Maryland should make the most of online education

State is lagging in making technology an integral part of schooling

September 22, 2010|By Dan Lips

High school students must feel like Marty McFly.

In the classic 1980s movie "Back to the Future," Michael J. Fox portrays a teenager who uses a time machine to travel back to 1955. During his journey, Marty sees what it was like to attend school with his parents' generation.

Teenagers heading back to school this fall must also feel like they're traveling back in time — leaving the high-tech world of 2010 to return to schools that have remained largely unchanged since the 1950s.

While technological innovations are improving and transforming most areas of modern life, our schools are like relics from a bygone era. At home, youngsters are exposed to technology and information that would have been unimaginable to earlier generations. A child can now go online and access unprecedented amounts of information. The answer to most questions is as near as the click of a mouse.

In school, most children are being taught in the same classrooms where their parents and grandparents learned. Despite a few computers in the back of the classroom, instruction happens the old-fashioned way. About 15 to 20 students sit in rows of desks, listening to their teacher and trying to absorb the lesson. Their learning occurs mostly during school hours and depends on the talent of the teachers who stand before them.

This will soon change. Technological innovations are transforming the way that students learn. Online learning and so-called virtual education programs now offer innovative and customized ways to teach students. A recent estimate found that the number of K-12 students participating in online learning programs topped 1 million in 2008 — a 47 percent increase since 2006. This number will grow rapidly over the next decade. In their book "Disrupting Class: How Disruptive Innovation Will Change the Way the World Learns," Michael Horn and Harvard professor Clayton M. Christensen predict that within 10 years, 50 percent of all high school courses will be taken online.

Today, widespread virtual education might seem like science fiction. But online learning programs are proving to be a practical and effective learning option for a growing number of students. Full-time virtual school programs are giving students the chance to learn from home, at their own pace, from some of the best teachers in the world. In school "blended learning" programs that use computer programs to supplement traditional teaching are providing students with customized instruction that provides a more rewarding learning experience.

Growing empirical evidence shows that online or virtual learning programs can be more effective than traditional instruction. A 2009 report by the U.S. Department of Education's Center for Technology in Learning found that, "students who took all or part of their class online performed better, on average, than those taking the same course through traditional face-to-face instruction."

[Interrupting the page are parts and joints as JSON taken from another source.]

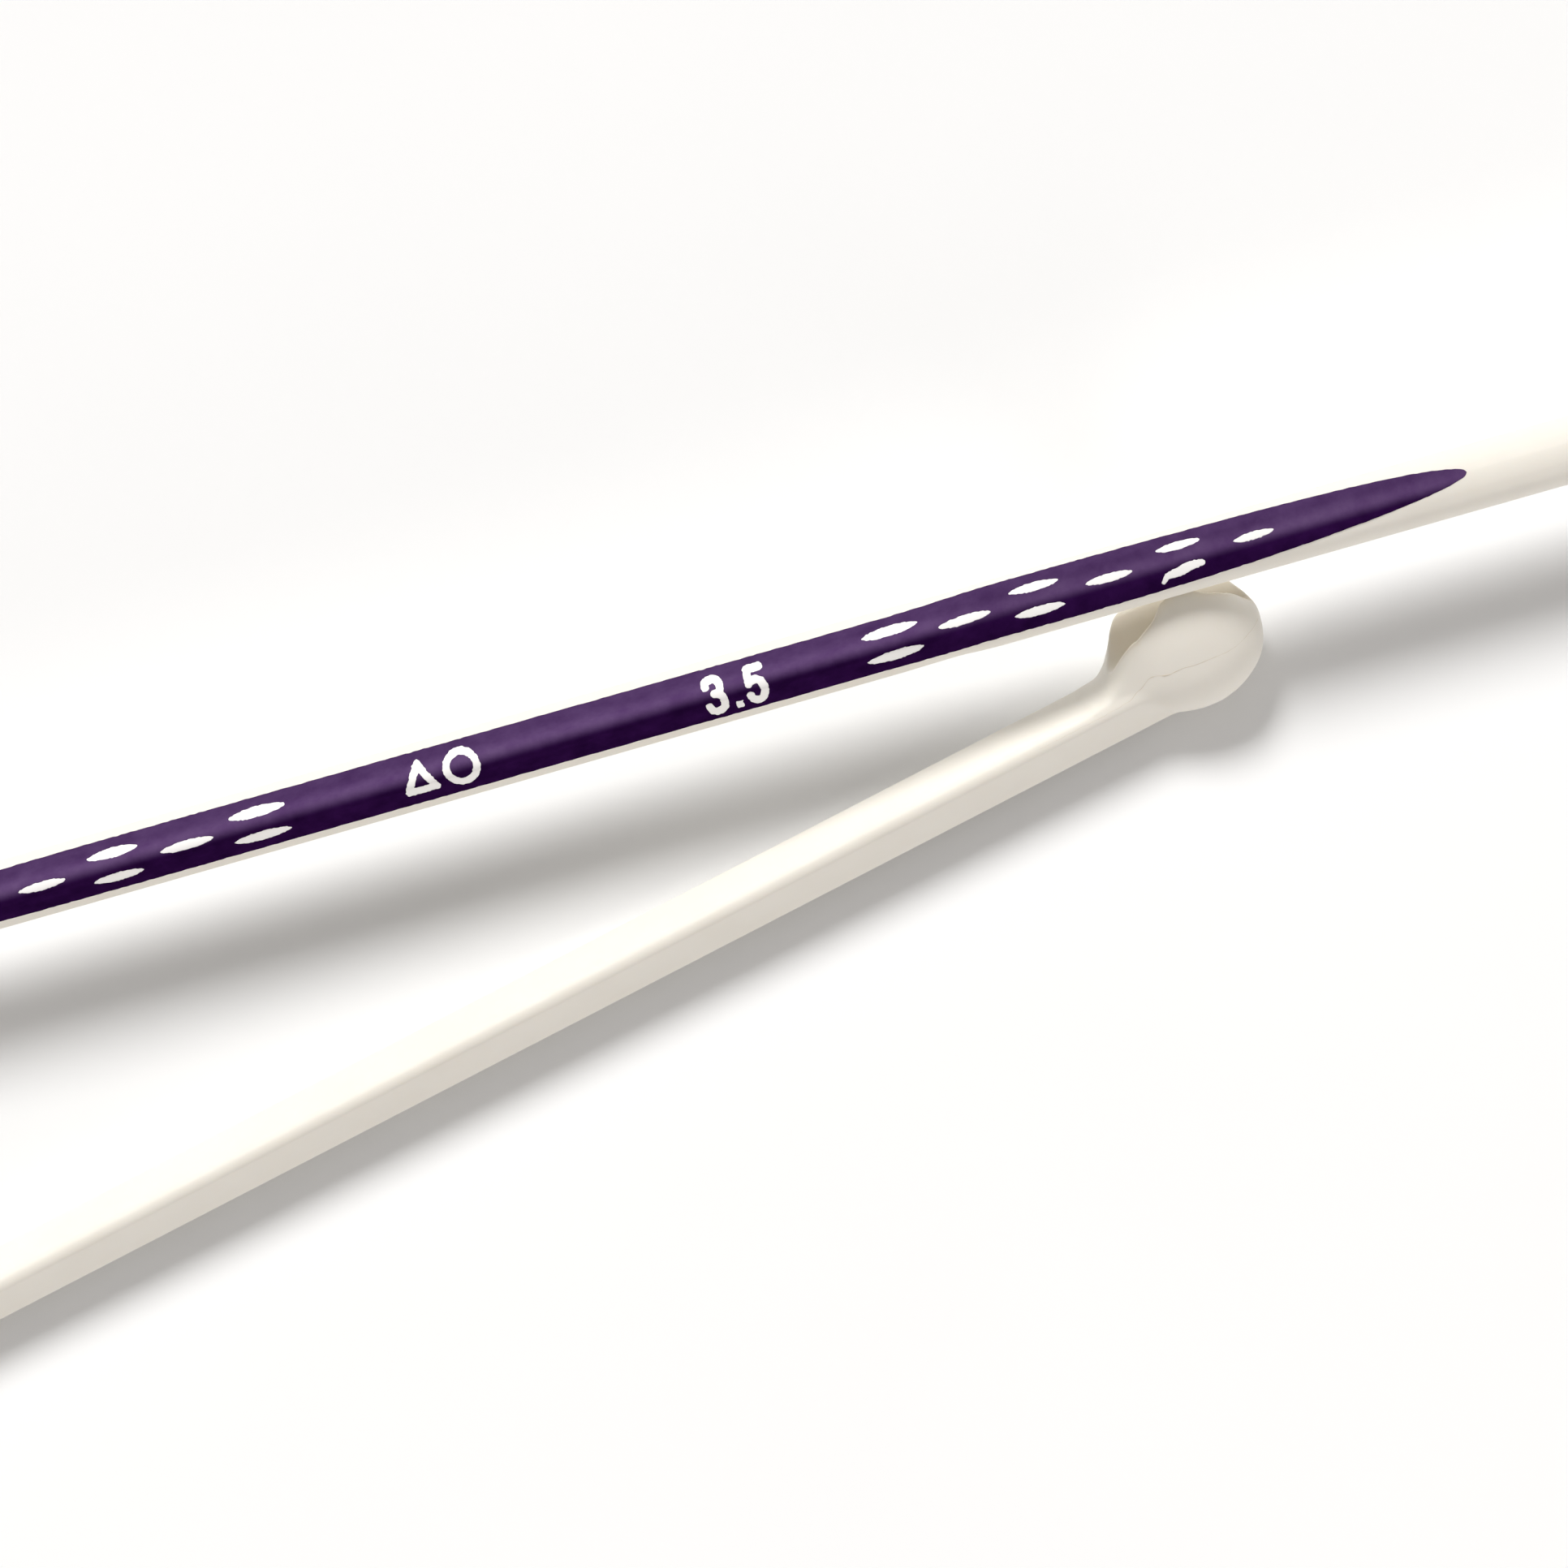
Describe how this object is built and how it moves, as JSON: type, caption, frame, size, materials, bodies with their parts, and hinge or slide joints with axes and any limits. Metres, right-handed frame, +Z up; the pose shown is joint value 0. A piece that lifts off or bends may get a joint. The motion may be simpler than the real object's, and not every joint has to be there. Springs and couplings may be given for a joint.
{
  "type": "pair of straight knitting needles",
  "caption": "Pair of straight knitting needles with rounded-triangle shafts, round points, slotted ball heads and a printed band; one needle rests across the other's head.",
  "frame": {"origin": "middle of the bounding box at its base, which is the table the needles lie on", "axes": "+X along the lower needle towards its head, +Y across the needles on the table, +Z up"},
  "size_m": [0.407, 0.0726, 0.0094],
  "materials": {
    "ivory_polymer": "injection-moulded ivory polymer, satin, slightly translucent",
    "violet_ink": "dark violet transfer print, satin"
  },
  "bodies": {
    "lower": {"lower_needle": "ivory_polymer", "lower_print_band": "violet_ink"},
    "upper": {"upper_needle": "ivory_polymer", "upper_print_band": "violet_ink"}
  },
  "joints": [
    {"name": "upper_lift", "type": "slide", "parent": "lower", "child": "upper", "axis": [0, 0, 1], "range_m": [0, 0.05]}
  ]
}
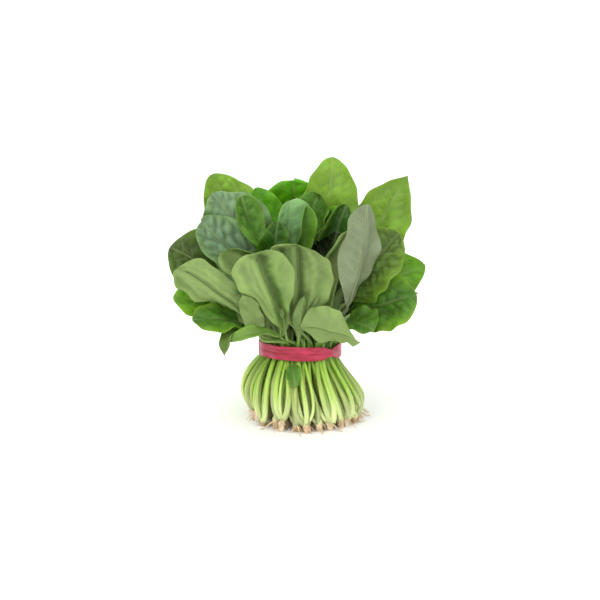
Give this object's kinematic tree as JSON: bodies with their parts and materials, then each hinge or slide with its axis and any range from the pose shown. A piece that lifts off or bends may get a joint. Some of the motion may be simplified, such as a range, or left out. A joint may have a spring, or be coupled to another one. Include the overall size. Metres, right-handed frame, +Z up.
{
  "type": "spinach bunch",
  "caption": "Bunch of whole young spinach plants with pale stalks and cut pink roots, held at the waist by a doubled rubber band, standing on its splayed roots.",
  "frame": {"origin": "middle of the flat cut end of the central plant's root, which rests on the floor", "axes": "+Z up along the bunch; -Y towards the front, where the broad leaf backs face; +X to the right seen from the front"},
  "size_m": [0.2242, 0.1967, 0.2304],
  "materials": {
    "leaf_green": "satin leaf",
    "root_pink": "matt root",
    "rubber_red": "satin rubber"
  },
  "bodies": {
    "root": {"plant_outer_1": "leaf_green", "root_outer_1": "root_pink", "plant_outer_2": "leaf_green", "root_outer_2": "root_pink", "plant_outer_3": "leaf_green", "root_outer_3": "root_pink", "plant_outer_4": "leaf_green", "root_outer_4": "root_pink", "plant_outer_5": "leaf_green", "root_outer_5": "root_pink", "plant_outer_6": "leaf_green", "root_outer_6": "root_pink", "plant_outer_7": "leaf_green", "root_outer_7": "root_pink", "plant_outer_8": "leaf_green", "root_outer_8": "root_pink", "plant_outer_9": "leaf_green", "root_outer_9": "root_pink", "plant_outer_10": "leaf_green", "root_outer_10": "root_pink", "plant_outer_11": "leaf_green", "root_outer_11": "root_pink", "plant_outer_12": "leaf_green", "root_outer_12": "root_pink", "plant_outer_13": "leaf_green", "root_outer_13": "root_pink", "plant_outer_14": "leaf_green", "root_outer_14": "root_pink", "plant_middle_1": "leaf_green", "root_middle_1": "root_pink", "plant_middle_2": "leaf_green", "root_middle_2": "root_pink", "plant_middle_3": "leaf_green", "root_middle_3": "root_pink", "plant_middle_4": "leaf_green", "root_middle_4": "root_pink", "plant_middle_5": "leaf_green", "root_middle_5": "root_pink", "plant_heart_1": "leaf_green", "root_heart_1": "root_pink", "rubber_band": "rubber_red"}
  },
  "joints": []
}
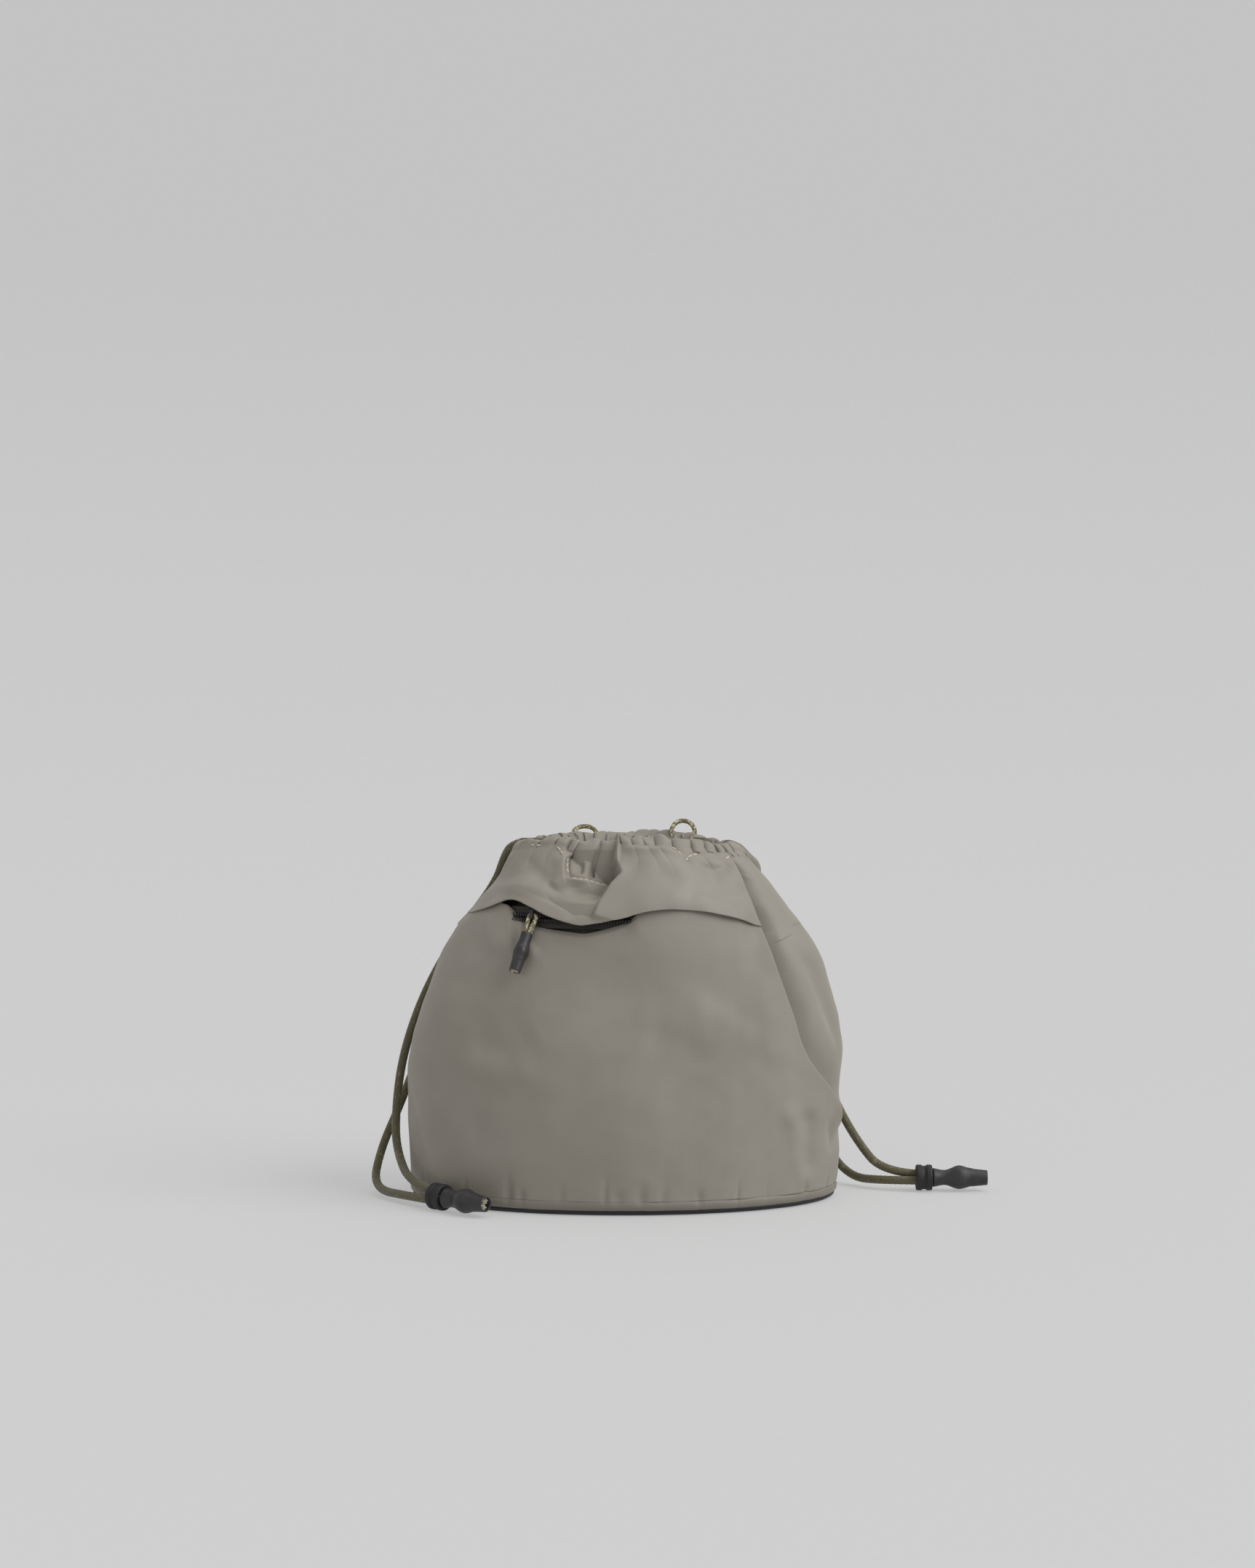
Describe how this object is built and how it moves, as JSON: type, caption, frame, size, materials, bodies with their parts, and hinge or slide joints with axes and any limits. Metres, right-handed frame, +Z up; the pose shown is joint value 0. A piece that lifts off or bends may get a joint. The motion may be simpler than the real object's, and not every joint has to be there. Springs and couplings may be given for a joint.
{
  "type": "drawstring shoe bag",
  "caption": "Soft drawstring bag with a flat oval base, gathered mouth, corded side pulls with end sleeves, and a zipped front pocket under a yoke.",
  "frame": {"origin": "centre of the base's underside, where the bag stands", "axes": "+Z up; -Y is the front with the zipped pocket; +X is the right as seen from the front, and the bag is widest along X"},
  "size_m": [0.3566, 0.1571, 0.2165],
  "materials": {
    "shell_nylon": "matte woven nylon, grey-taupe",
    "base_band": "matte woven nylon strip",
    "base_black": "black coated woven nylon",
    "stiffener": "polyethylene board",
    "lining": "light woven polyester lining",
    "zip_tape": "woven polyester tape",
    "zip_coil": "nylon coil",
    "zip_metal": "black painted zinc",
    "drawcord": "braided olive-grey polyester cord",
    "pull_cord": "thin flecked olive and cream braid",
    "cord_core": "cut cord ends with a cream core",
    "shrink_rubber": "matte black shrunk tubing",
    "ring_rubber": "matte black moulded rubber"
  },
  "bodies": {
    "root": {"front_panel": "shell_nylon", "back_panel": "shell_nylon", "front_yoke": "shell_nylon", "back_yoke": "shell_nylon", "yoke_facing": "shell_nylon", "pocket_hem": "shell_nylon", "mouth_channel_front": "shell_nylon", "mouth_channel_back": "shell_nylon", "base_band": "base_band", "base_panel": "base_black", "base_board": "stiffener", "lining": "lining", "lining_base": "lining", "pocket_back": "lining", "zip_tape_lower": "zip_tape", "zip_tape_upper": "zip_tape", "zip_coil_lower": "zip_coil", "zip_coil_upper": "zip_coil", "zip_stop_left": "zip_metal", "zip_stop_right": "zip_metal", "drawcord_right_inner": "drawcord", "drawcord_left_inner": "drawcord", "drawcord_right_front": "drawcord", "drawcord_right_back": "drawcord", "drawcord_left_front": "drawcord", "drawcord_left_back": "drawcord", "strap_loop_left": "pull_cord", "strap_loop_right": "pull_cord", "cord_end_knot_right": "cord_core", "cord_end_knot_left": "cord_core", "cord_end_sleeve_right": "shrink_rubber", "cord_end_sleeve_left": "shrink_rubber"},
    "zip_slider": {"zip_slider": "zip_metal"},
    "zip_pull": {"zip_pull_cord": "pull_cord", "zip_pull_sleeve": "shrink_rubber", "zip_pull_knot": "cord_core"},
    "right_ring": {"cord_ring_right": "ring_rubber"},
    "left_ring": {"cord_ring_left": "ring_rubber"}
  },
  "joints": [
    {"name": "zip_travel", "type": "hinge", "parent": "root", "child": "zip_slider", "pos_m": [0, 0.07466, 0.164], "axis": [0, 0, 1], "range_deg": [-3.9, 49]},
    {"name": "zip_pull_swing", "type": "hinge", "parent": "zip_slider", "child": "zip_pull", "pos_m": [-0.05059, -0.04687, 0.16535], "axis": [0.9232, -0.3843, 0], "range_deg": [-60, 0]},
    {"name": "right_ring_slide", "type": "slide", "parent": "root", "child": "right_ring", "axis": [-0.9998, 0.0175, 0], "range_m": [0, 0.005]},
    {"name": "left_ring_slide", "type": "slide", "parent": "root", "child": "left_ring", "axis": [-0.7431, 0.6691, 0], "range_m": [0, 0.005]}
  ]
}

Maryland students are beginning to experience the benefits of virtual education. In 2002, the state created the Maryland Virtual Learning Opportunities program. Some students across the state can now earn high school credits by taking classes at the Maryland Virtual School, which offers more than 50 different courses in a wide range of subjects, including many Advanced Placement classes. During a recent school year, 300 students earned more than 900 credits through the program.

Unfortunately, Maryland students' online learning options are limited compared to students in other states with cutting-edge online learning programs. In Florida, for example, 84,000 students attended the Florida Virtual School, which offers 90 different courses. In Pennsylvania, 7,000 students now attend PA Cyber — a statewide, online public charter school. Both programs have proven to be effective and popular options with parents and students.

According to the Center for Digital Education, Maryland currently ranks 24th among the 50 states in offering online learning opportunities. Today, students can only take classes from the Maryland Virtual School if they receive consent from their local school district.

As online learning sweeps the nation and transforms American education, Marylanders should ask why their children can't benefit from the most innovative learning models. They should demand that policymakers in Annapolis make the state a leader in the online learning revolution.

How much longer will we wait to bring students back to the future?